Michael Crawford, violin.
Michael Crawford is a junior studying violin performance and composition at Emory University. Born in Lawrenceville, Georgia, he began playing violin at age seven, studying first with Victor DeLisa and later with Laura Nadine. Before attending Emory, he was a member of the Gwinnett Symphony Orchestra and participated in the 2011 Georgia Governor's Honors Program. He currently studies violin with Shawn Pagliarini and composition with Richard Prior. Crawford is an active member of Emory's Chamber Music program, and as Edward Goodwin Scruggs Principal Second Violin, plays the 1870 Scarampella. During the past two summers, he has attended the Franklin Pond Chamber Music College Festival and the National Symphony Orchestra Summer Music Institute.
Notes from the Program:
Concerto for Violin and Orchestra, op. 14
The Concerto for Violin and Orchestra was the first major commission for American composer Samuel Barber. Samuel Fels, a wealthy American businessman who served on the board of trustees of Barber's alma mater, the Curtis Institute of Music in Philadelphia, offered the commission in spring 1939. Fels intended the Concerto to serve as a vehicle for his protégé, the young Odessa-born violinist Iso Briselli.

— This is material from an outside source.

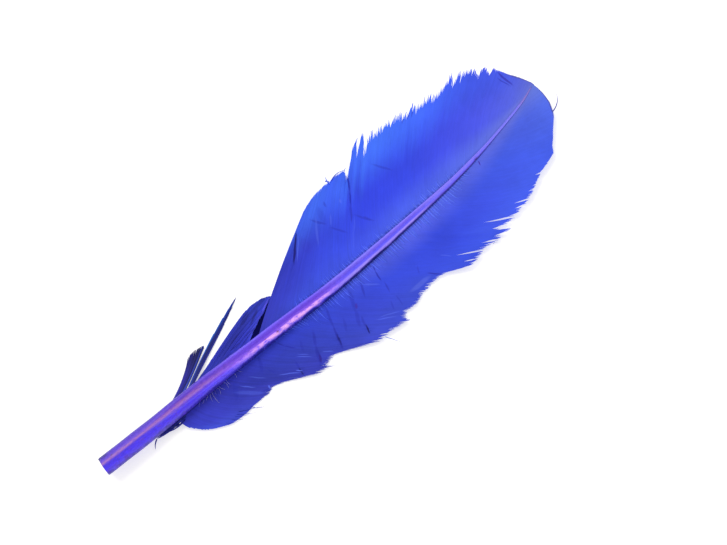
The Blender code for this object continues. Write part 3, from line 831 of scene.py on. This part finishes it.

Artistic disagreements arose between Barber and Briselli. And so, Briselli did not perform the premiere of the Barber Violin Concerto. That honor went to the renowned American violinist, Albert Spalding. On February 7, 1941, Spalding, accompanied by Eugene Ormandy and the Philadelphia Orchestra, gave the first performance at the Academy of Music.
Barber was dissatisfied with what he viewed as "an unsatisfactory climax in the (second movement) and some muddy orchestration in the finale." In 1948, Barber penned revisions to the Concerto, which, in the composer's view, made the work "much improved." The final version was published in 1949.
The soaring lyricism of opening movements, coupled with the virtuoso fireworks of the finale, have made the Barber Violin Concerto one of his most popular works, for violinists and audiences alike.
Tonight's concert features the first movement, Allegro. It opens with the soloist's immediate presentation of the lengthy and flowing principal theme. The jaunty second theme, introduced by the solo clarinet, has a decidedly Scottish flavor. A vivacious sequence for the soloist concludes the exposition portion of the opening movement. The development section begins in agitated fashion, but soon returns to the generally lyrical character of the Allegro. The tension mounts once again, leading to the orchestra's fortissimo launch of the recapitulation. After a brief cadenza for the soloist, the opening movement concludes with hushed variants of the "Scottish and opening themes.